Jesus does not include the reason for the dispute in this parable, and it is not of importance to the point that he is making. It seems that the widow does not have a male relative, brother, or married son to take up her cause. Therefore, she has been forced to break with socially accepted behavior and seek justice from the judge herself. Social norms of the day would require that he not speak with her. But there is a strong religious tradition that demands that everyone attend to the needs of widows. The judge is described by Jesus as not fearing God, nor respecting the human person. Jesus is telling his listeners that this judge rejects the two pillars on which all religious life is based, love of God and love of neighbor. Nonetheless, this scoundrel of a judge gives in to this very vulnerable helpless woman. That is precisely the point of the parable. This woman by her persistence has prevailed over a strong powerful godless judge. Goodness and compassion have overcome evil and self importance. The realm of God breaks through even in the most unlikely circumstances. Therefore, the Christian must continue and persist in their prayer, knowing that God will respond in the fullness of God’s time.

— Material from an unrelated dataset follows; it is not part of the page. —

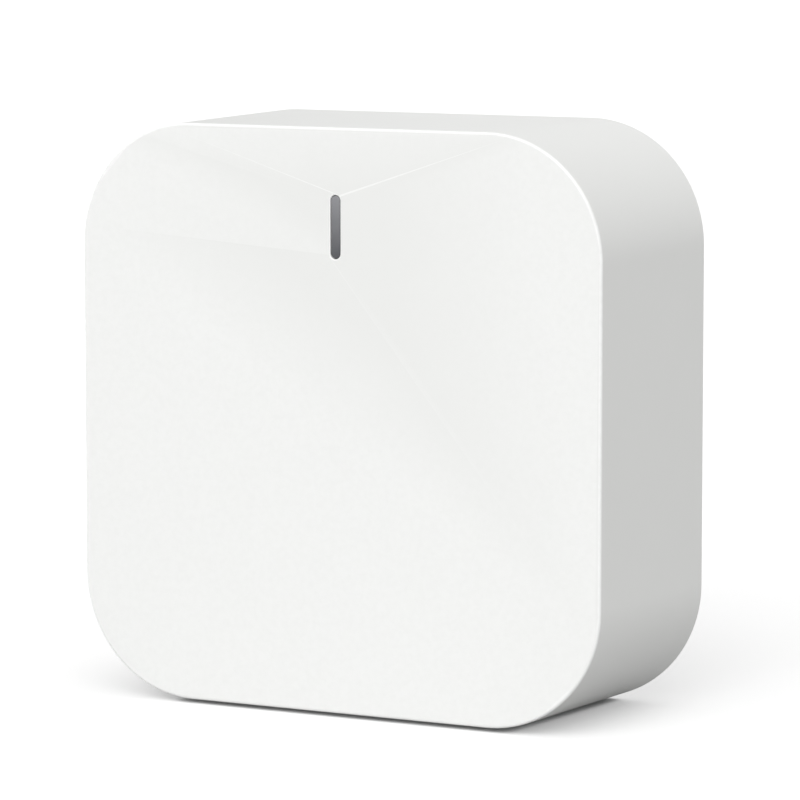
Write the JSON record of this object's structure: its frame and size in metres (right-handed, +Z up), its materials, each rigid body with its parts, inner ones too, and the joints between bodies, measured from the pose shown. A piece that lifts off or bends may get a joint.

But the question that Jesus asks at the end is, will those who believe be strong enough to persevere in faith and hope until the time that God has determined.


1. Who are the people without voice in your community?
2. When Jesus describes the judge as one who does not fear God or other people, who are some of the people you know of who come to mind?
3. The thought of these two agents coming together in a conflict raises what kind of thoughts and feelings within you?
4. Have you ever felt like God had turned a deaf ear to your prayer?
5. What accomplishments have you had to work toward for a long time, and overcame some significant difficulties to achieve them?
6. Have there also been times when God seemed to break through in way that surprised you?
7. If the Son of Man comes looking to find faith on earth, where would you point him?
8. Can you take some time now to talk honestly about whatever thoughts and feelings arose within you from this gospel?